As a teen in the early 1980s, I got hooked on The Guiding Light (God rest its soul). My friends and I rushed home after school and watched it together while devouring tremendous amounts of junk food. Thus began my love affair with the Soap Opera.
I went on, during the course of my life, to watch six or seven different Soaps (not all at the same time), and to this day I still record The Young & The Restless, which just celebrated its fortieth anniversary last month.
People love to bash these shows and make fun of their fans, but I think they offer a few insights into making regular life more romantic.
Dressing Up Each Day
Ah, the glamour of the soap diva, decked out in her trendy clothes and fabulous hairstyle. Whether at the local coffee shop, at work, or even just in her house awaiting company, the woman looks darn good. She’s not wearing comfy yoga pants to the grocery store, or hiding under a baseball cap. She’s making an effort to look her best, and in return she gets complimented and probably feels a little better because of it. On the rare days when I make an effort, I feel a little peppier all day. The boost spills over into everything I do, making the extra ten minutes it took to throw on “real” clothes, a dash of make-up, and a pair of earrings worth it.
Greeting Your Partner With A Smile
I don’t know about you, but too often my husband comes home to a mere wave of my hand, or a “hey,” from me because I’m busy attending to some task or child-crisis. Conversely, lovers in Soap-land greet each other with smiles and physical affection. You might argue those Soap characters aren’t knee-deep in laundry or exhausted from a bad day at work, but everyone and anyone can take a two-minute break to smile at the person they love and make a physical connection before retuning to the tasks at hand. I know when my husband comes home happy and smiling (instead of vacant or exhausted) it perks up my mood. I notice the difference, yet often fail to offer to him what I’m yearning for from him. Note to self: do better!
Soap couples touch each other, A LOT. I’m not just talking about all of the make-out sessions or steamy bedroom scenes. I’m referencing the walks in the park, the dinners at the club, and playing on the floor with their kids. Soap couples hold hands, the man usually rests his hand on the small of his lover’s back on their way in or out of a scene, and so on. They make eye contact and give focused attention to each other.

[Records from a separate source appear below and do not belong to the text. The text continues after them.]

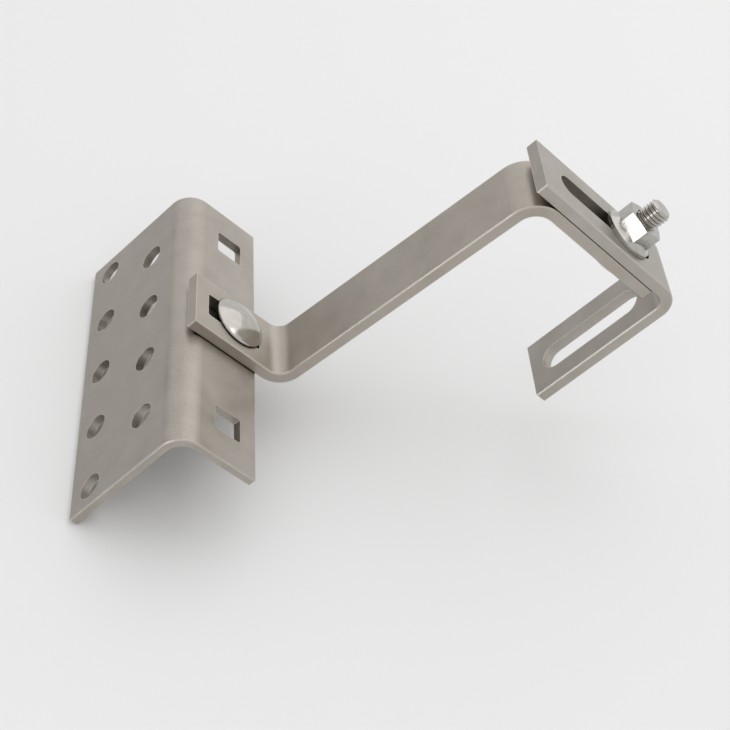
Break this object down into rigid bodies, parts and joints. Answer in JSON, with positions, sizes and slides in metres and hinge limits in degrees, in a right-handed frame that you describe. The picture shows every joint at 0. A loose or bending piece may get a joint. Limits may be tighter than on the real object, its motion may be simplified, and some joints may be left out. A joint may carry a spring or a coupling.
{
  "type": "solar roof hook",
  "caption": "Adjustable roof hook that carries a solar mounting rail from a rafter: angled base plate, flat-bar arm bent twice and a slotted end bracket, clamped with carriage bolts.",
  "frame": {"origin": "centre of the rafter face, on the hook's middle plane and midway between the two columns of screw holes", "axes": "+Z away from the rafter, +X along the arm from the rafter leg towards the rail, +Y across the hook"},
  "size_m": [0.2196, 0.15, 0.135],
  "materials": {
    "pickled_steel": "matte pickled stainless steel",
    "bright_steel": "bright drawn stainless steel"
  },
  "bodies": {
    "base": {"base_plate": "pickled_steel", "base_bolt": "bright_steel", "base_nut": "bright_steel"},
    "arm": {"hook_arm": "pickled_steel", "rail_bolt": "bright_steel", "rail_nut": "bright_steel"},
    "bracket": {"end_bracket": "pickled_steel"}
  },
  "joints": [
    {"name": "arm_height", "type": "slide", "parent": "base", "child": "arm", "axis": [0, 0, 1], "range_m": [-0.002, 0.0105]},
    {"name": "bracket_height", "type": "slide", "parent": "arm", "child": "bracket", "axis": [0, 0, 1], "range_m": [-0.0028, 0.033]}
  ]
}
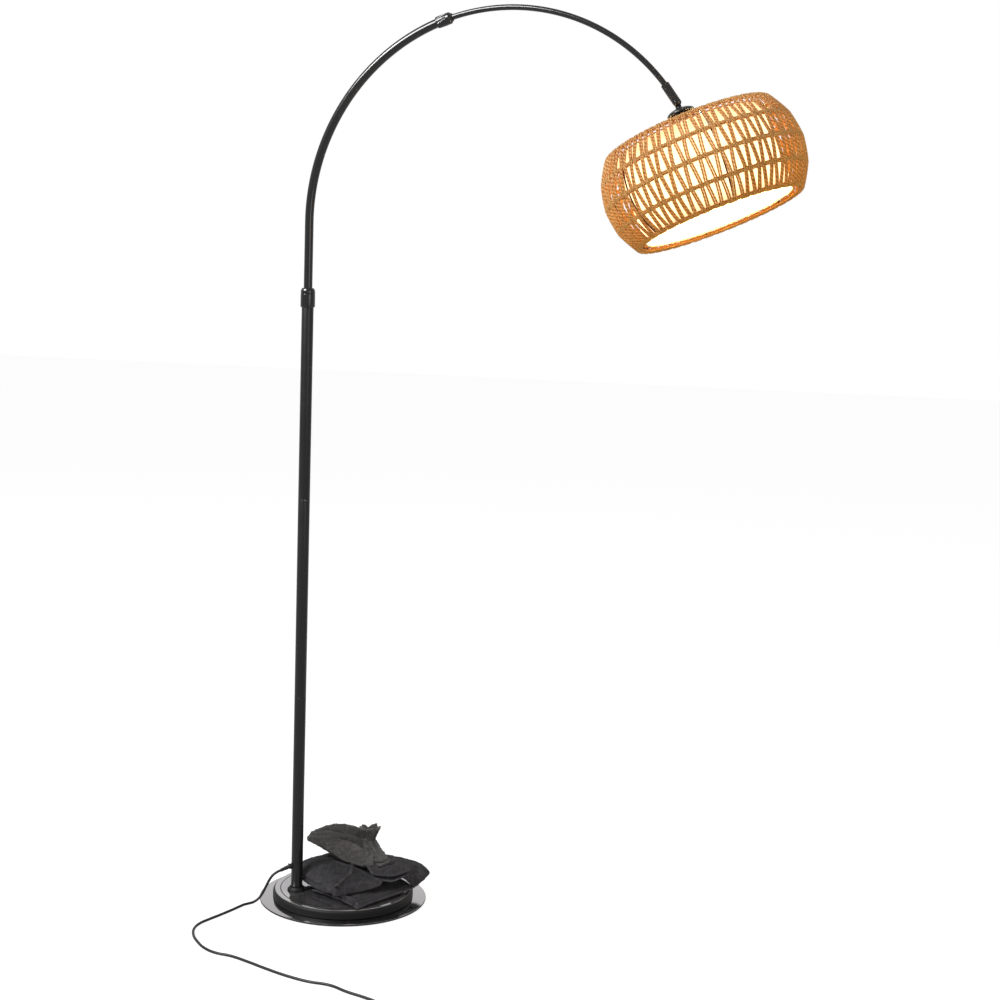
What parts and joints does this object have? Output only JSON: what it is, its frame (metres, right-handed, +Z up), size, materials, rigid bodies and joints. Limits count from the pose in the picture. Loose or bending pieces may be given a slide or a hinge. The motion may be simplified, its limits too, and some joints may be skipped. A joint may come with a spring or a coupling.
{
  "type": "floor lamp",
  "caption": "Arc floor lamp with a tilting barrel shade woven from rope, a telescopic bent arm on a jointed pole, a round weighted base with cloth ballast bags, a foot switch and a coiled lead.",
  "frame": {"origin": "On the floor, under the centre of the round base.", "axes": "+Z is up. +X is the way that the bent arm reaches from the pole. +Y is to the left of that."},
  "size_m": [1.0129, 0.6873, 1.6698],
  "materials": {
    "foam": "matt foam",
    "grey_gloss": "dark grey, gloss lacquer",
    "black_plastic": "black, satin moulded",
    "black_paint": "black, satin powder coat",
    "iron": "as cast",
    "steel": "zinc plated",
    "nylon": "natural nylon",
    "black_cloth": "charcoal woven cloth",
    "rubber": "black, satin",
    "brass": "plain",
    "porcelain": "unglazed",
    "opal_glass": "opal, lit",
    "rope": "twisted paper rope, tan",
    "brown_paint": "dark brown, satin",
    "linen": "cream lampshade fabric"
  },
  "bodies": {
    "base": {"floor_pad": "foam", "base_plate": "grey_gloss", "plate_screw_1": "steel", "plate_screw_2": "steel", "plate_screw_3": "steel", "base_weight": "iron", "base_rim": "black_plastic", "base_top_disc": "grey_gloss", "pole_foot_stud": "steel", "stud_washer": "steel", "stud_nut": "steel", "pole_foot_flange": "black_plastic", "pole_lower_section": "black_paint", "pole_middle_section": "black_paint", "pole_upper_section": "black_paint", "pole_ferrule_1": "steel", "pole_ferrule_2": "steel", "lower_collet": "nylon", "lower_ballast_bag": "black_cloth", "upper_ballast_bag": "black_cloth", "bag_flap": "black_cloth", "bag_side_fold": "black_cloth", "bag_neck": "black_cloth", "cord_strain_relief": "rubber", "mains_cord": "rubber", "cord_coil": "rubber", "foot_switch_base": "black_plastic", "foot_switch_cover": "black_plastic", "button_spring": "steel", "plug_body": "rubber", "plug_blade_left": "brass", "plug_blade_right": "brass"},
    "lower_collar": {"lower_collar": "black_plastic"},
    "slider": {"arch_slider": "nylon"},
    "arch": {"arch_tube": "black_paint", "upper_collet": "nylon"},
    "upper_collar": {"upper_collar": "black_plastic"},
    "arm": {"arm_rod": "black_paint", "rod_end_bush": "nylon", "end_sleeve": "black_paint", "pivot_screw": "steel", "pivot_nut": "steel"},
    "shade": {"tilt_tongue": "black_paint", "socket_cap": "black_paint", "lamp_holder": "black_plastic", "holder_core": "porcelain", "centre_contact": "brass", "screw_shell": "brass", "shade_clamp_ring": "black_plastic", "bulb_cap": "steel", "bulb_globe": "opal_glass", "shade_weave": "rope", "shade_spider": "brown_paint", "shade_rib_cage": "brown_paint", "shade_liner": "linen", "liner_top_ring": "brown_paint", "liner_bottom_ring": "brown_paint"},
    "button": {"switch_button": "black_plastic"}
  },
  "joints": [
    {"name": "height_slide", "type": "slide", "parent": "base", "child": "slider", "axis": [0, 0, 1], "range_m": [-0.11, 0.1]},
    {"name": "arch_swivel", "type": "hinge", "parent": "slider", "child": "arch", "pos_m": [-0.076, -0.049, 0.92], "axis": [0, 0, 1], "range_deg": [-90, 90]},
    {"name": "arm_extension", "type": "hinge", "parent": "arch", "child": "arm", "pos_m": [0.2976, -0.049, 1.2915], "axis": [0, 1, 0], "range_deg": [-40, 8]},
    {"name": "shade_tilt", "type": "hinge", "parent": "arm", "child": "shade", "pos_m": [0.60842, -0.049, 1.49879], "axis": [0, 1, 0], "range_deg": [-30, 45]},
    {"name": "lower_collar_twist", "type": "hinge", "parent": "base", "child": "lower_collar", "pos_m": [-0.076, -0.049, 1.1545], "axis": [0, 0, 1], "range_deg": [0, 120]},
    {"name": "upper_collar_twist", "type": "hinge", "parent": "arch", "child": "upper_collar", "pos_m": [0.18215, -0.049, 1.64681], "axis": [0.9511, 0, 0.309], "range_deg": [0, 120]},
    {"name": "switch_button", "type": "slide", "parent": "base", "child": "button", "axis": [0, 0, -1], "range_m": [0, 0.0025], "stiffness_N_per_m": 900, "springref_m": -0.001, "deforming": ["button_spring"]}
  ]
}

These are such little gestures, but many real-life couples lose that over time because we take each other for granted. I ask myself why it’s so easy and natural to reach out and hug or touch my child, yet I don’t seem to do so as often with my husband? Doesn’t he need to feel loved by me every bit as much as my child does? I think so. And if I take those first steps, might it be reciprocated over time? Probably.
Setting the Mood
Candles, wine, soft music, and lighting – all are standard Soap staples for evening conversations and foreplay between couples. How often do you employ any one of those mood-enhancing techniques at home? Is it possible lighting a candle after the kids are asleep might be a nicer transition to nighttime for you and your partner than sitting side by side watching TV or reading your iPad? Would those elements heighten a sense of connectedness and sensuality? Probably. So, why not do it once or twice a week?
Bottom line, we all get complacent. The tempo of life is perpetually increasing, leaving us feeling spent before the day is through. But these little efforts may actually help restore a sense of well being, balance, and love in our homes and lives. Even if you are currently without a romantic partner, treating yourself to candles, wine, and good music, to that expensive haircut or new pair of shoes, and greeting friends with hugs all can lift your spirit and add a little romance to your life.
That is what we can learn from Soaps, and probably why I still watch. Okay, I watch for these reasons AND for the eye candy…
Any closet Soap fans among you? If so, which one do you love?